Issu de l’art minimal, Charles Ray a débuté dans les années 1970 en réalisant des sculptures à partir, par exemple, d’une corde suspendue entre un arbre et une plaque d’acier, ou des performances, collé à un mur par une planche de bois (Plank Pieces). Les années 1990 le voient passer à la sculpture figurative hyperréaliste, avec sa fameuse Family Romance en fibre de verre peinte et cheveux synthétiques, ou les mannequins surdimensionnés de la série Fall’ 91. Déjà s’instaurait, par le changement d’échelle et la forte présence des figures, une forme de malaise.

Puis, l’art de Charles Ray se radicalise pour parvenir à des sculptures dénuées d’attributs, généralement des nus en acier inoxydable, fibre de verre ou aluminium peints de manière uniforme, dont les détails sont plus ou moins estompés. L’artiste a regardé la sculpture gréco-romaine, pour exécuter ces figures lisses issues de modèles en terre ou en bois et nécessitant des années de conception, mais aussi Rodin, pour le nouveau rapport au geste, Giacometti, pour l’introduction du corps moderne dans l’art, ou encore la sculpture du XVIIIe siècle (l’extrême concentration de l’enfant jouant avec une petite voiture, The New Beetle, fait songer aux angelots de Falconet).

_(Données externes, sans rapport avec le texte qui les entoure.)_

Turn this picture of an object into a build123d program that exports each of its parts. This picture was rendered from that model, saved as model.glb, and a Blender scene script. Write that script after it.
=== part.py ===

Au Kunstmuseum de Bâle, seules quinze sculptures sont exposées, égrenées salle par salle comme des idoles dans des chapelles, que l’on visite avec recueillement ; l’exposition se prolonge au Museum für Gegenwartskunst avec notamment un grand relief aux allures de gigantesque stèle funéraire, montrant deux enfants souriant à pleines dents, et un autoportrait de l’artiste accroupi (Shoe Tie) dont le dos bombé rappelle le Tireur d’épine romain. Deux monumentales œuvres sortent du champ de la figuration humaine : une extraordinaire Unpainted Sculpture de 1997, image effroyable de l’accident et de la destruction, et un Tractor de 2005, sortes de ready-made à la fois bruts et totalement artificiels, dont le détail minutieux contraste avec la stylisation des nus alentour.

Des sculptures de Charles Ray, où se mêlent classicisme et contemporanéité, formalisme et réflexion sur l’individu, destruction et éternité, transpire une « inquiétante étrangeté », cette Unheimlich freudienne qu’une meilleure traduction nommerait « étrange familiarité » : à la fois proches et lointains, ces monuments de l’intime confrontent le spectateur à leur immédiateté magnétique.